Navigability trumps all: Stenting of acute middle cerebral artery occlusions with a new self-expandable stent.
Chiam Paul, Samuelson RM, Mocco J, Hanel RA, Siddiqui AH, Hopkins LN, Levy EI.
American Journal of Neuroradiology 2008; 29: 1956-8.
SUMMARY: Acute stroke intervention is rapidly evolving. New technologies are improving device deliverability and rates of recanalization. We describe 2 cases of acute middle cerebral artery occlusions wherein Wingspan stents could not be delivered to the occlusive site because of excessive vascular tortuosity. Merci thrombectomy was also unsuccessful. Revascularization was only achieved with deployment of the highly navigable Enterprise stent, resulting in thrombolysis in myocardial infarction 2/3 flow. Thus, all devices should be considered in the armamentarium of stroke therapy.
Intra-arterial therapies for acute stroke have evolved rapidly in recent years.1,2 Although the newer-generation Merci mechanical clot retriever (Concentric Medical, Mountain View, Calif) achieved successful recanalization in 70% of patients,2this was only marginally superior to the 66% recanalization rate in the Prolyse in Acute Cerebral Thromboembolism II trial.1Although encouraging, substantial room for improvement exists.

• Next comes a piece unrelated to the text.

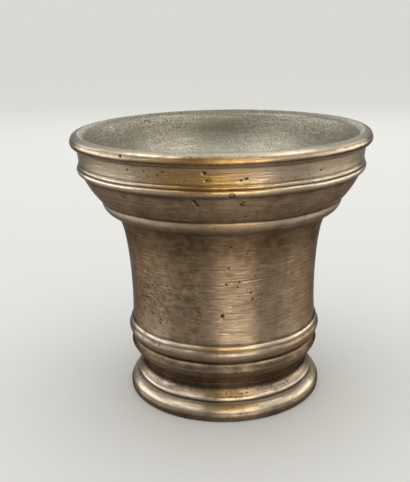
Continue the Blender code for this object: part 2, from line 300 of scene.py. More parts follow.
def castSkin(s):
    made, tree = newMaterial("castBronzeSkin")
    place = addNode(tree, "ShaderNodeTexCoord").outputs["Object"]
    # wear and grime here also carry the light and shade painted in the bowl
    wearAndLight, grimeAndShade = (addNode(tree, "ShaderNodeAttribute", attribute_name=name).outputs["Fac"]
                   for name in ("wearAndLight", "grimeAndShade"))
    across, along = 1 / (s["scoreWidth"] * 2 * mm), 1 / (s["scoreLength"] * mm)
    scorePlace = addNode(tree, "ShaderNodeMapping", {"Vector": place, "Scale": (along, along, across)})
    score = addNode(tree, "ShaderNodeTexNoise", {"Vector": scorePlace, "Scale": 1.0, "Detail": 3.0,
                                                 "Roughness": 0.65})
    grain = addNode(tree, "ShaderNodeTexNoise", {"Vector": place, "Scale": 1 / (s["grain"] * 2 * mm),
                                                 "Detail": 4.0, "Roughness": 0.6})
    cloud = addNode(tree, "ShaderNodeTexNoise", {"Vector": place, "Scale": 1 / (s["cloud"] * mm),
                                                 "Detail": 3.0, "Roughness": 0.55})

    # sandy grain, evened out in clouds, paler in the scores, where the pestle works and where light is
    # painted, darkest where shade is painted
    colour = addNode(tree, "ShaderNodeValToRGB", {"Fac": grain},
                     stops=[(0.34, s["deep"]), (0.50, s["skin"]), (0.66, s["pale"])])
    cloudShare = addNode(tree, "ShaderNodeMapRange", {"Value": cloud, "From Min": 0.35, "From Max": 0.70,
                                                      "To Max": 0.45})
    scoreShare = addNode(tree, "ShaderNodeMapRange", {"Value": score, "From Min": 0.50, "From Max": 0.72,
                                                      "To Max": 0.70})
    wearAndLightShare = addNode(tree, "ShaderNodeMath", {0: wearAndLight, 1: 0.6}, operation="MULTIPLY")
    grimeAndShadeShare = addNode(tree, "ShaderNodeMath", {0: grimeAndShade, 1: 0.82}, operation="MULTIPLY")
    for share, over in ((cloudShare, "skin"), (scoreShare, "pale"), (wearAndLightShare, "pale"),
                        (grimeAndShadeShare, "deep")):
        colour = addNode(tree, "ShaderNodeMix", {"Factor": share, "A": colour, "B": toLinear(s[over])},
                         data_type="RGBA")

    # black pores left by the mould, in patches
    patch = addNode(tree, "ShaderNodeTexNoise", {"Vector": place, "Scale": 1 / (s["porePatch"] * mm),
                                                 "Detail": 1.0})
    cells = addNode(tree, "ShaderNodeTexVoronoi", {"Vector": place, "Scale": 1 / (s["pore"] * 2 * mm)},
                    feature="F1")
    size = addNode(tree, "ShaderNodeMapRange", {"Value": patch, "From Min": 0.45, "From Max": 0.70,
                                                "To Max": 0.26})
    pore = addNode(tree, "ShaderNodeMath", {0: size, 1: cells}, operation="SUBTRACT")
    pore = addNode(tree, "ShaderNodeMapRange", {"Value": pore, "From Max": 0.06, "To Max": 0.85})
    colour = addNode(tree, "ShaderNodeMix", {"Factor": pore, "A": colour, "B": toLinear(s["black"])},
                     data_type="RGBA")

    rough = addNode(tree, "ShaderNodeMapRange", {
        "Value": grain, "From Min": 0.3, "From Max": 0.7, "To Min": s["roughness"] + 0.10,
        "To Max": s["roughness"] - 0.08})
    height = addNode(tree, "ShaderNodeMath", {0: score, 1: 1.2, 2: grain}, operation="MULTIPLY_ADD")
    bump = addNode(tree, "ShaderNodeBump", {"Height": height, "Strength": 0.95,
                                            "Distance": s["markDepth"] * mm})
    shader = addNode(tree, "ShaderNodeBsdfPrincipled", {
        "Base Color": colour, "Metallic": 0.85, "Roughness": rough, "Normal": bump})
    addNode(tree, "ShaderNodeOutputMaterial", {"Surface": shader})
    return made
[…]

Coronary (balloon-expandable) stents have been used successfully in acute stroke intervention with published recanalization rates of 79%.3 Use of a balloon- or self-expandable stent has been found to be an independent predictor of successful recanalization (OR, 4.8).4 Modern balloon-expandable stents have become increasingly trackable and flexible; however, compared with self-expandable stents specifically designed for the intracranial circulation, balloon-expandable stents are larger and stiffer.5
On the basis of early, encouraging results of acute intracranial revascularization with stents and knowledge that self-expandable stents are more trackable and have lower profiles, a 2-center registry, Stent Assisted Recanalization in Ischemic Stroke Phase I Study to Evaluate the Safety of Wingspan Stenting (SARIS), is currently enrolling patients by using the Wingspan stent (Boston Scientific, Natick, Mass) for acute stroke intervention. We report 2 cases wherein the highly navigable Wingspan could not be delivered to occlusive sites because of excessive vascular tortuosity, and, after unsuccessful Merci thrombectomy, Enterprise self-expandable stents (Cordis, Miami Lakes, Fla) were delivered successfully to acutely occluded cerebral vessels with immediate restoration of flow.